The company is playing the long game with its business. Privacy and security have become part of its brand, especially internationally, where it reaps nearly two-thirds of its almost $234 billion a year in sales. And if it cooperates with one government, the thinking goes, it will have to cooperate with all of them.
“Tim Cook is leveraging his personal brand and Apple’s to stand on the side of consumer privacy in this environment,” said Mark Bartholomew, a law professor at the University at Buffalo who studies encryption and cyberlaw. “He is taking the long view.”
Cook, who has called privacy a civic duty, said as much in a letter to Apple customers Tuesday. He described how the U.S. government was asking for a special tool to break into the San Bernardino attacker’s iPhone and said, “The government suggests this tool could only be used once, on one phone. But that’s simply not true. Once created, the technique could be used over and over again, on any number of devices.”
An Apple spokeswoman declined to comment beyond the remarks in Cook’s letter.
The business advantage Apple may get from privacy has given critics an opening to attack the company. In a court filing Friday, the Justice Department said Apple’s opposition to helping law enforcement appeared “to be based on its concern for its business model and public brand marketing strategy.”
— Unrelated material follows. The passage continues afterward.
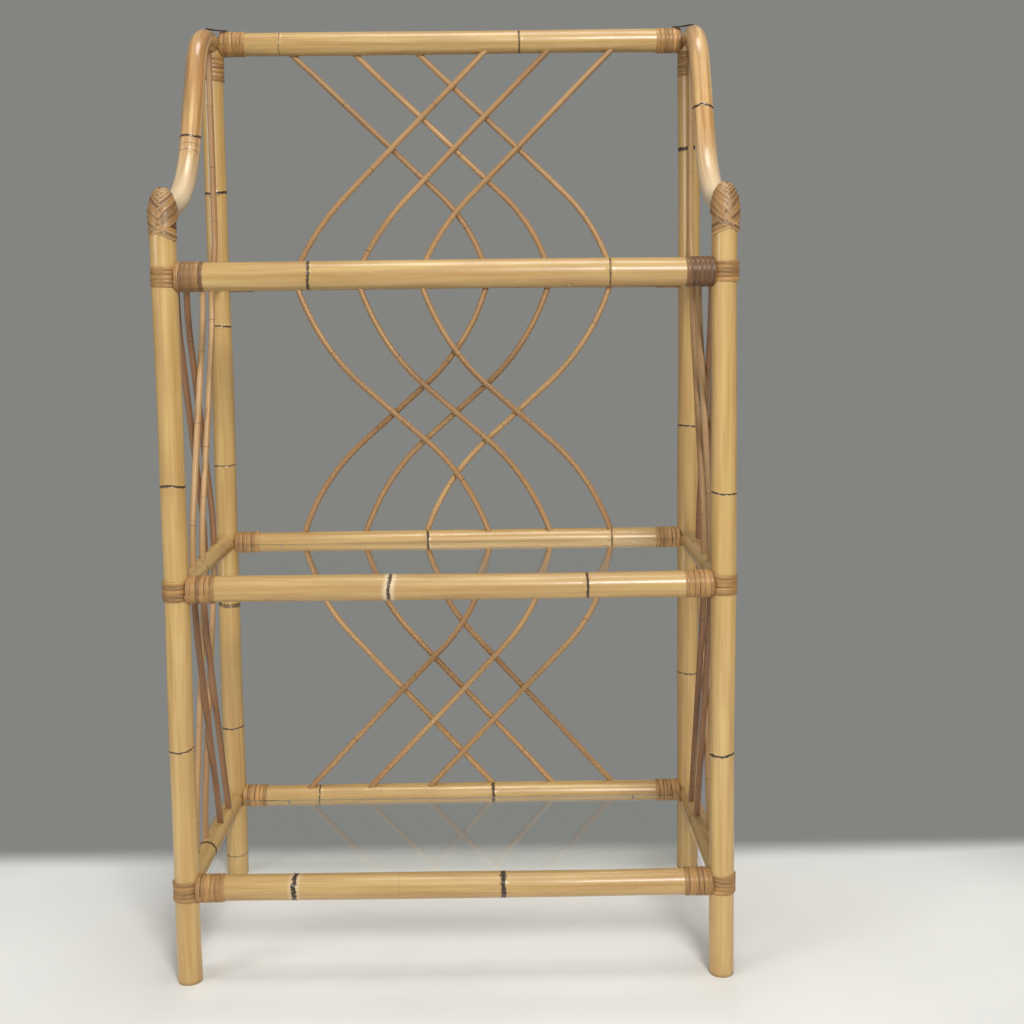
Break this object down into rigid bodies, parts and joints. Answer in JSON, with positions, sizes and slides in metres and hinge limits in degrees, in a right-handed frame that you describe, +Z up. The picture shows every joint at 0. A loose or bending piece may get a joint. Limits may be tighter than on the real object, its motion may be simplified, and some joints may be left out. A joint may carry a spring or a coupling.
{
  "type": "rattan shelf rack",
  "caption": "Cane pole rack with open glass shelves, scrolled arms up to a high back, curved rod lattice on back and sides, bound joints.",
  "frame": {"origin": "on the floor, midway between the four posts", "axes": "+Z up, +X to the rack's right as seen from the front, +Y towards the back"},
  "size_m": [0.6848, 0.3203, 1.1905],
  "materials": {
    "post": "lacquered peeled cane, satin",
    "rail": "lacquered cane pole, satin",
    "arm": "steam-bent cane pole, glossy",
    "rod": "lacquered thin cane, satin",
    "dark_rod": "lacquered dark thin cane, satin",
    "binding": "split cane strip, satin",
    "lashing": "dark strap",
    "steel": "plain wire nail",
    "glass": "clear float glass, slightly green"
  },
  "bodies": {
    "frame": {"front_post_left": "post", "rear_post_left": "post", "scroll_arm_left": "arm", "top_side_rod_left": "rod", "cap_binding_left": "binding", "front_post_right": "post", "rear_post_right": "post", "scroll_arm_right": "arm", "top_side_rod_right": "rod", "cap_binding_right": "binding", "top_rail": "rail", "lower_front_rail": "rail", "lower_rear_rail": "rail", "lower_front_bindings": "binding", "lower_side_rail_left": "rail", "lower_side_rail_right": "rail", "middle_front_rail": "rail", "middle_rear_rail": "rail", "middle_front_bindings": "binding", "middle_side_rail_left": "rail", "middle_side_rail_right": "rail", "upper_front_rail": "rail", "upper_rear_rail": "rail", "upper_front_bindings": "binding", "upper_side_rail_left": "rail", "upper_side_rail_right": "rail", "lower_back_rod_to_left_1": "rod", "lower_back_rod_to_left_2": "rod", "lower_back_rod_to_left_3": "rod", "lower_back_rod_to_right_1": "rod", "lower_back_rod_to_right_2": "rod", "lower_back_rod_to_right_3": "rod", "middle_back_rod_to_left_1": "rod", "middle_back_rod_to_left_2": "rod", "middle_back_rod_to_left_3": "rod", "middle_back_rod_to_right_1": "rod", "middle_back_rod_to_right_2": "rod", "middle_back_rod_to_right_3": "rod", "top_back_rod_to_left_1": "rod", "top_back_rod_to_left_2": "rod", "top_back_rod_to_left_3": "rod", "top_back_rod_to_right_1": "rod", "top_back_rod_to_right_2": "rod", "top_back_rod_to_right_3": "rod", "lower_side_rods_left_to_rear": "dark_rod", "lower_side_rods_left_to_front": "rod", "lower_side_rods_right_to_rear": "dark_rod", "lower_side_rods_right_to_front": "rod", "middle_side_rods_left_to_rear": "dark_rod", "middle_side_rods_left_to_front": "rod", "middle_side_rods_right_to_rear": "dark_rod", "middle_side_rods_right_to_front": "rod", "rear_bindings": "binding", "top_bindings": "binding", "corner_lashings": "lashing", "glass_pins": "steel", "joint_nails": "steel"},
    "lower_glass": {"lower_glass": "glass"},
    "middle_glass": {"middle_glass": "glass"},
    "upper_glass": {"upper_glass": "glass"}
  },
  "joints": [
    {"name": "lower_glass_lift", "type": "slide", "parent": "frame", "child": "lower_glass", "axis": [0, 0, 1], "range_m": [0, 0.12]},
    {"name": "middle_glass_lift", "type": "slide", "parent": "frame", "child": "middle_glass", "axis": [0, 0, 1], "range_m": [0, 0.12]},
    {"name": "upper_glass_lift", "type": "slide", "parent": "frame", "child": "upper_glass", "axis": [0, 0, 1], "range_m": [0, 0.35]}
  ]
}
Apple senior executives responded that their defiance was not a business choice. They added that there had not been any business fallout and that Cook had received supportive emails from customers across the country.
In fact, Apple has not made a point of advertising data security and privacy. The company has quietly built privacy features into its mobile operating system, known as iOS, over time. By late 2013, when Apple released its iOS 7 system, the company was encrypting by default all third-party data stored on customers’ phones. And iOS 8, which became available in 2014, made it basically impossible for the company’s engineers to extract any data from mobile phones and tablets.
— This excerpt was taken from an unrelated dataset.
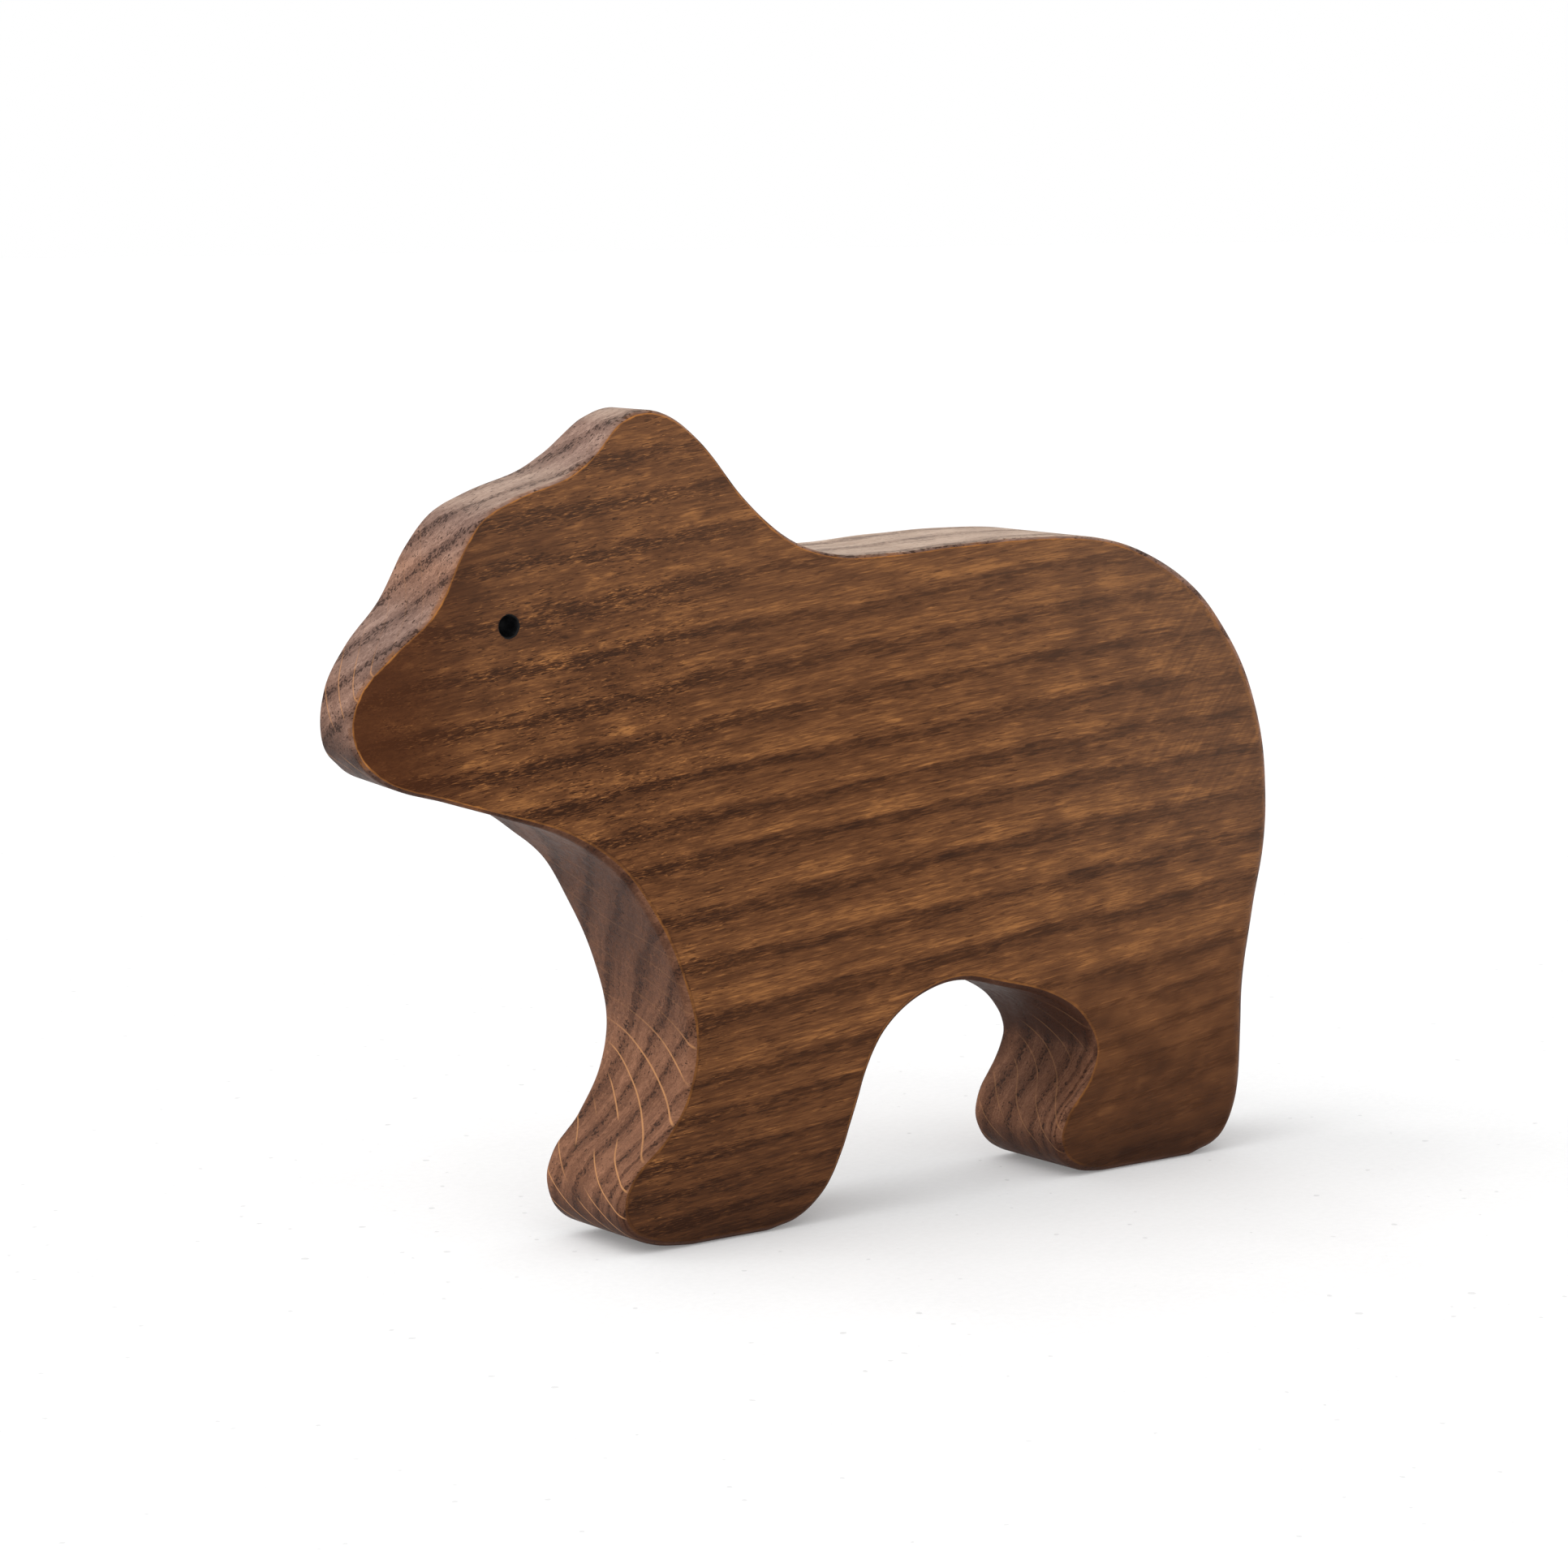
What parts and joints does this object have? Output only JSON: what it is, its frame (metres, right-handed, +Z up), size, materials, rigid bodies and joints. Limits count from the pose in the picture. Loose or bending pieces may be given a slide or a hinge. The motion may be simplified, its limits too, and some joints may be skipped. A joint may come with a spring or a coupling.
{
  "type": "wooden bear figurine",
  "caption": "Free-standing bear silhouette sawn from one hardwood board, with eased edges, a tapered head and a drilled, painted eye on each side.",
  "frame": {"origin": "on the ground, under the middle of the length and of the thickness", "axes": "+Z up, -X towards the snout, +X towards the rump, the two broad faces at -Y and +Y"},
  "size_m": [0.1519, 0.0206, 0.1103],
  "materials": {
    "stained_hardwood": "walnut-brown stained and oiled ring-porous hardwood, satin",
    "black_paint": "black paint, satin"
  },
  "bodies": {
    "root": {"bear_body": "stained_hardwood", "eye_left": "black_paint", "eye_right": "black_paint"}
  },
  "joints": []
}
Cook has also been vocal about how Apple is pro-privacy, a message that he discussed more widely after revelations from the former intelligence contractor Edward Snowden about government surveillance. Cook argued that the company sold hardware — phones, tablets and laptops — and did not depend on the mass collection of consumer data as some Silicon Valley behemoths, such as Google and Facebook, do for their advertising-oriented businesses.
At a conference in October, Cook called privacy a “key value” at Apple and said, “We think that it will become increasingly important to more and more people over time as they realize that intimate parts of their lives are sort of in the open and being used for all sorts of things.”
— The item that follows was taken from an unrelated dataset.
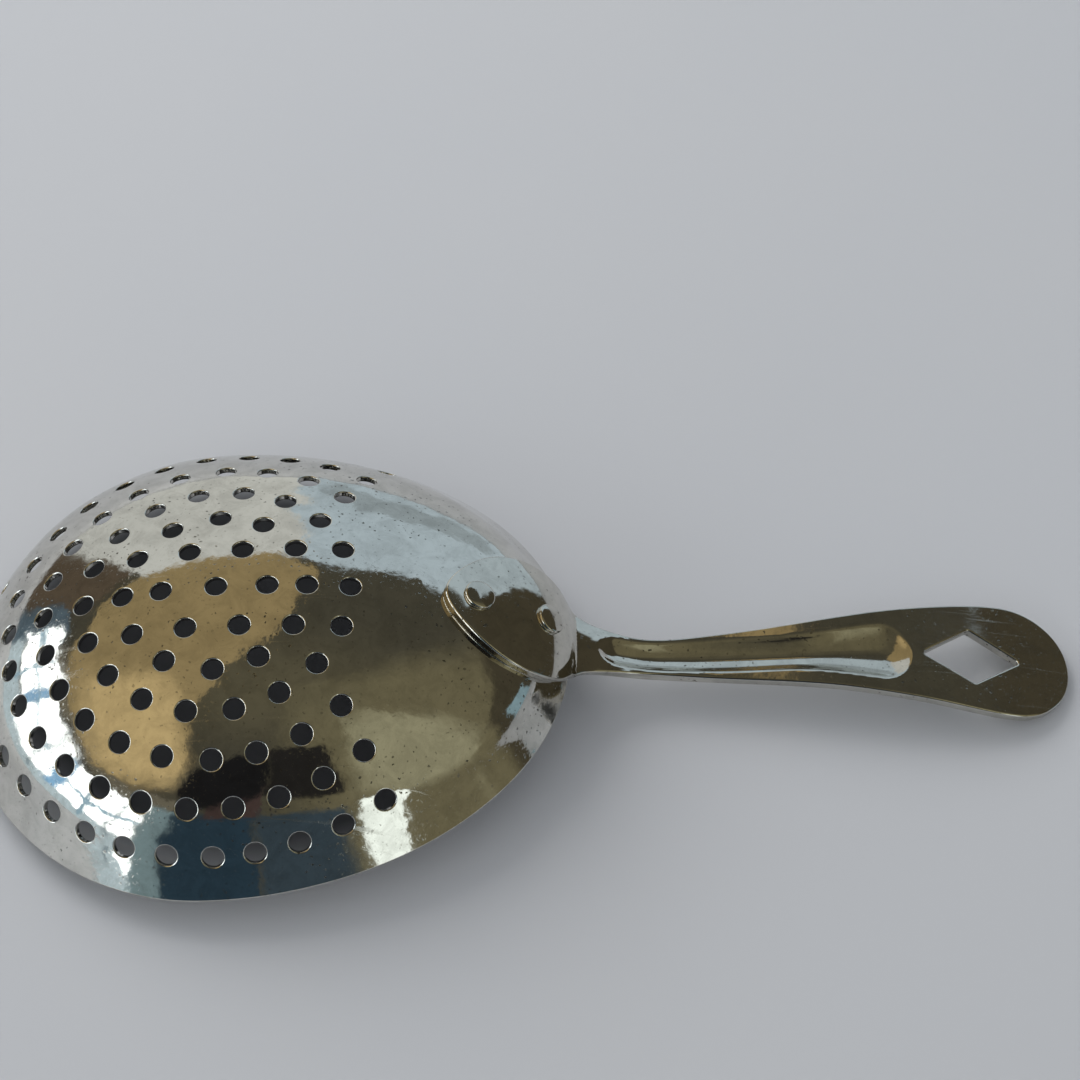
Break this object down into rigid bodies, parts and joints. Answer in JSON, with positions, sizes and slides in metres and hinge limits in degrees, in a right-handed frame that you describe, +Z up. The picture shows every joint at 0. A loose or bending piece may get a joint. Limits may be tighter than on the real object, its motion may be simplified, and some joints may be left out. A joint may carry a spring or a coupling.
{
  "type": "julep strainer",
  "caption": "Perforated egg-shaped pressed bowl with a stamped handle riveted to its back; rests over a glass or face down.",
  "frame": {"origin": "on the surface that the strainer lies on, below the middle of its bounding box", "axes": "+X from the bowl towards the handle's end, +Z up, out of the convex side of the bowl; the strainer lies face down"},
  "size_m": [0.1716, 0.0786, 0.0269],
  "materials": {
    "bowl_chrome": "bright plating, lightly pitted and scratched",
    "handle_chrome": "bright plating, worn and pitted",
    "rivet_chrome": "bright plating, hammered"
  },
  "bodies": {
    "root": {"bowl": "bowl_chrome", "handle": "handle_chrome", "rivet_front": "rivet_chrome", "rivet_rear": "rivet_chrome"}
  },
  "joints": []
}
For Apple, cooperating with the U.S. government now could quickly lead to murkier situations internationally.
In China, for example, Apple — like any other foreign company selling smartphones — hands over devices for import checks by Chinese regulators. Apple also maintains server computers in China, but Apple has previously said that Beijing cannot view the data and that the keys to the servers are not stored in China. In practice and according to Chinese law, Beijing typically has access to any data stored in China.
If Apple accedes to U.S. law enforcement demands for opening the iPhone in the San Bernardino case and Beijing asks for a similar tool, it is unlikely Apple would be able to control China’s use of it. Yet if Apple were to refuse Beijing, it would potentially face a battery of penalties.
Analysts said Chinese officials were pushing for greater control over the encryption and security of computers and phones sold in the country, though Beijing last year backed off on some proposals that would have required foreign companies to provide encryption keys for devices sold in the country after facing pressure from foreign trade groups.
“People tend to forget the global impact of this,” said Raman Jit Singh Chima, policy director at Access Now, a nonprofit that works for Internet freedoms. “The reality is the damage done when a democratic government does something like this is massive. It’s even more negative in places where there are fewer freedoms.”
Governments in Russia, Britain and Israel also have robust surveillance operations. Some governments have tried to use technology to gather intelligence on citizens at home and abroad.
Apple’s resistance to the U.S. government’s demand has been polarizing. Apple supporters have held protests in cities like San Francisco in recent days to show their support of the company and have used hashtags on social media like #freeapple and #beatthecase.
“We’re fighting to maintain even the assumption that companies should protect us,” said Evan Greer, the campaign director at Fight for the Future, a civil liberties group that is organizing protests nationwide Tuesday to support Apple. “Apple is doing what every company should be doing.”
Others, including the Republican presidential candidate Donald Trump, have criticized Apple, and Trump has suggested boycotting its products.
Around the world, people are aware of the impasse but many say it does not affect their decision to buy iPhones and the company’s other products. In Rome on Friday, Simone Farelli, a 34-year-old history teacher who was browsing for a new iPhone at an Apple Store, said she “didn’t see why” the company’s standoff with the FBI “would change my mind about buying a new phone.”
In China, the iPhone continues to hold a special place as a symbol of middle-class status.
Wen Shuyue, a 35-year-old consultant, who was waiting outside the Apple Store in Beijing’s upscale Sanlitun district on Friday, is one of Apple’s millions of Chinese users. He said he liked the iPhone because it was simply better than models made by Chinese companies such as Xiaomi and Huawei.
“I’ve never used Xiaomi or Huawei, because I think their designs are rough and not all that personal,” he said.
Apple’s shareholders have so far been quiet. In the past, investors who complained that some of Apple’s socially driven initiatives were superfluous to the company’s core business were quickly subdued. At a 2014 shareholders’ meeting, Cook told investors that if they wanted him to make decisions based only on the bottom line, “then you should get out of the stock.”
But data privacy may eventually motivate investors — and ultimately more customers — to vote with their wallets because “it’s an issue that speaks directly to the business,” said Michael Cusumano, a professor at the MIT Sloan School of Management. “Right now people buy phones regardless of encryption issues, but we have to wait and see how bloody this fight gets.”